Around the same time, I began to realize that I had a long-standing personal interest in food. Between college and graduate school, I began reading chefs’ biographies for pleasure, and Michael Pollan’s Omnivore’s Dilemma and Barbara Kingsolver’s Animal, Vegetable, Miracle fully captivated me. Before beginning my PhD program, I completed a master’s degree in public health, and my thesis project was based on food and nutrition research and the implementation of a feeding program in the Philippines. Realizing that my love of food could be part of my career, I decided to center my research on food in Cuba.

With my focus on food, in addition to my feeling most comfortable in Santiago de Cuba, the city and its people made problems of inequality, access, and adequacy even more salient for me.
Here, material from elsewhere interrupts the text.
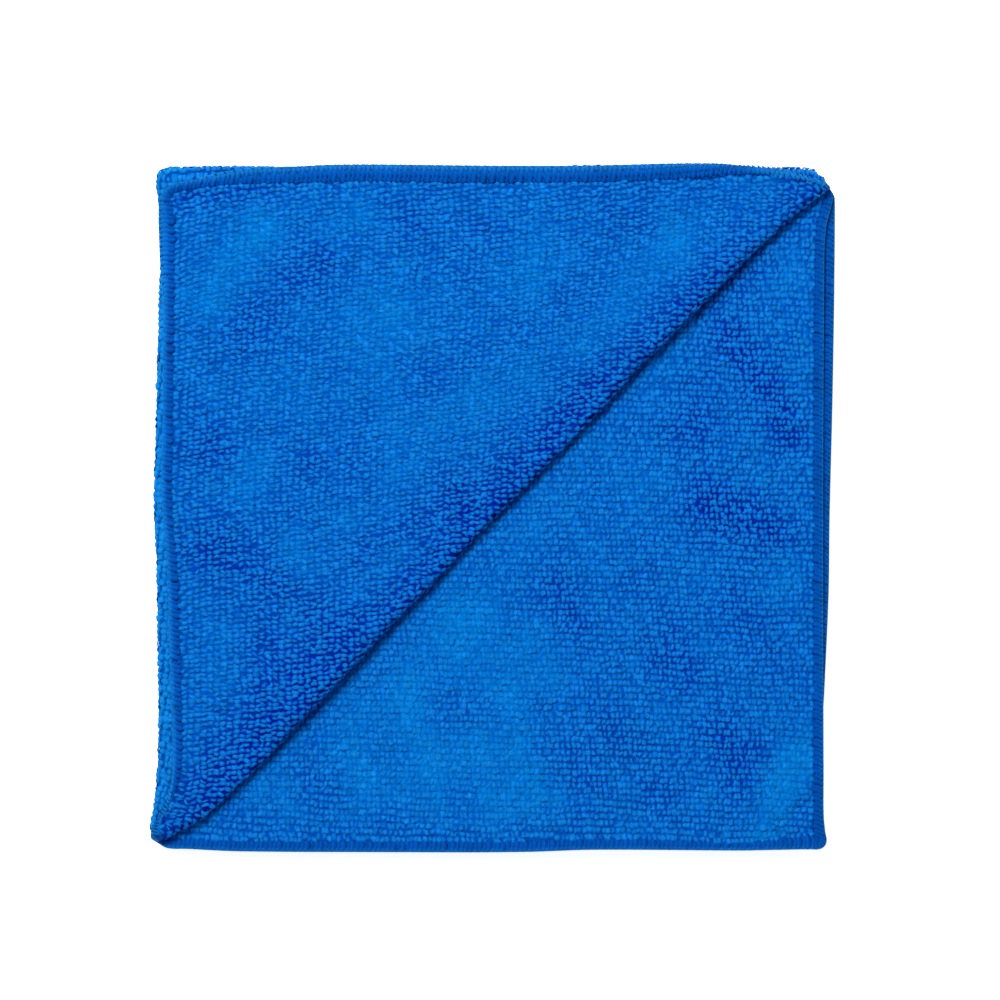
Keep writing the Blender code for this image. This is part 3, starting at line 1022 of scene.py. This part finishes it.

Santiago’s majority Black population has faced ongoing forms of institutionalized discrimination; its distance from Havana and discrimination toward its population mean that fewer resources arrive to Santiago. Given this context I observed that santiagueros experience a palpable struggle to access foods and meet their basic needs. My initial observations of the intensity of the struggle to access basic needs in Santiago was what made me call into question what an adequate provisioning system entails, and drove me to unpack adequacy and the everyday struggle to get by in Santiago de Cuba.